"Byłem jak ślepiec..."
Coraz więcej rzeczy w moim życiu udaje mi się uporządkować. Jednak im większy jest porządek w moim życiu, tym większy jest chaos we mnie samym. Niezły paradoks…
Wczoraj pierwszy raz od miesiąca odwiedziłem moją ulubioną bibliotekę (bibliotekarzy również). Okazało się, że było warto, ponieważ dzień wcześniej wróciła do zbiorów bardzo ciekawa książka, na której wypożyczeniu strasznie mi zależało :) Tak więc jednocześnie oddałem fajną i wypożyczyłem bardzo fajną powieść. Szkoda tylko, że na czytanie mam stosunkowo mało czasu i nie mogę czytać więcej niż dwóch książek jednocześnie. Gdybym mógł, czytałbym kilka(naście).

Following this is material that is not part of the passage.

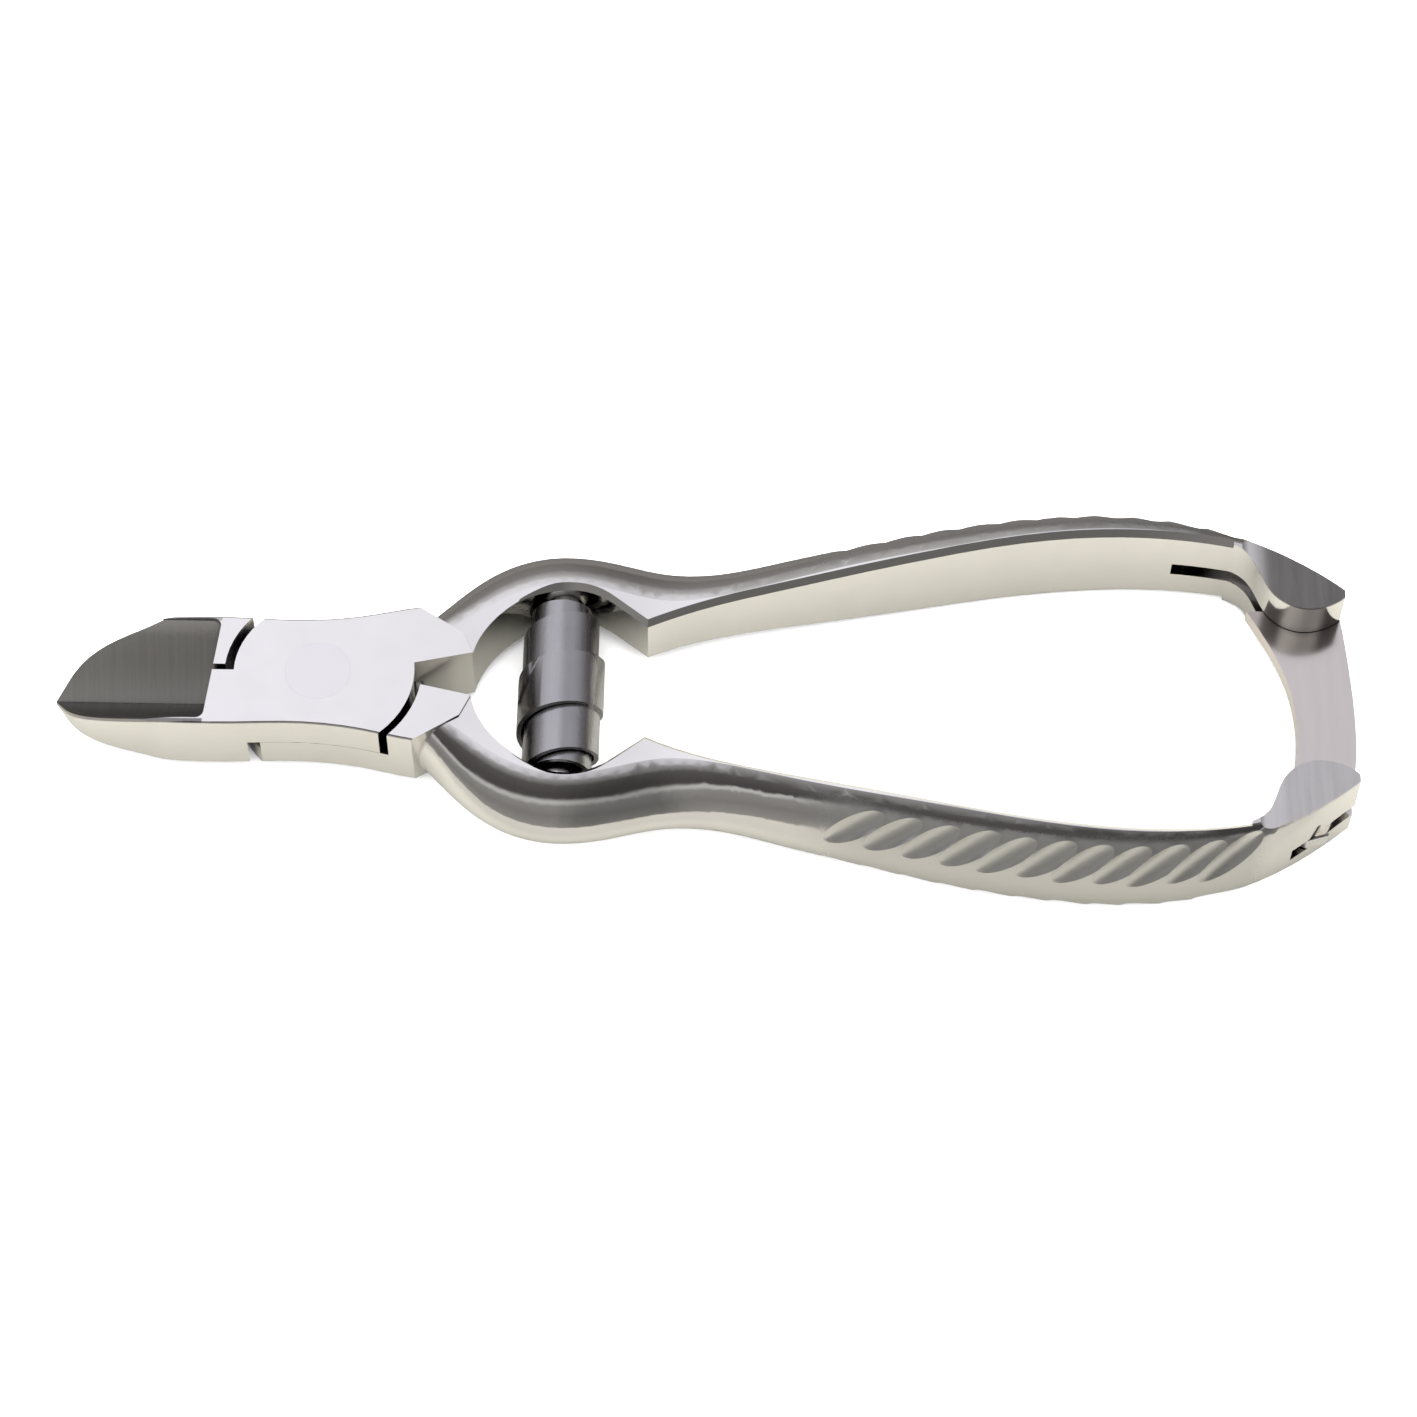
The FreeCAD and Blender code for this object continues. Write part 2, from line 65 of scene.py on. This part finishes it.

Od dwóch tygodni znam już miejsce, w którym spędzę najbliższe trzy lata wyjęte z życiorysu; fajnie. Teraz pozostaje „tylko” znaleźć jakieś w miarę przyzwoite lokum, urządzić się i… rozpocząć nowe życie. Jedynym mankamentem jest fakt, że znowu, jak co trzy lata, trzeba zmierzyć się z największym wrogiem – tym samym, z którym walczył Drizzt w opisywanym przeze mnie Wygnaniu R. A. Salvatore’a. Ale skoro udało się to już dwukrotnie, liczę, że tym razem uda się również.
Przegrałem bitwę z systemem AdSense. Mimo najszczerszych chęci, postępowania zgodnie z instrukcjami Google, nie udało mi się zaimplementować dodatku na stronie. Więc będę próbował na innej. Przez większą część wakacji będę siedział w tworzeniu stron WWW, więc gdzieś w końcu musi się to udać. Musi.
Cytat na dziś:
Byłem jak ślepiec, który odzyskawszy wzrok, obudził się w próżni pełnej luster, odbijających tylko jego własną samotność.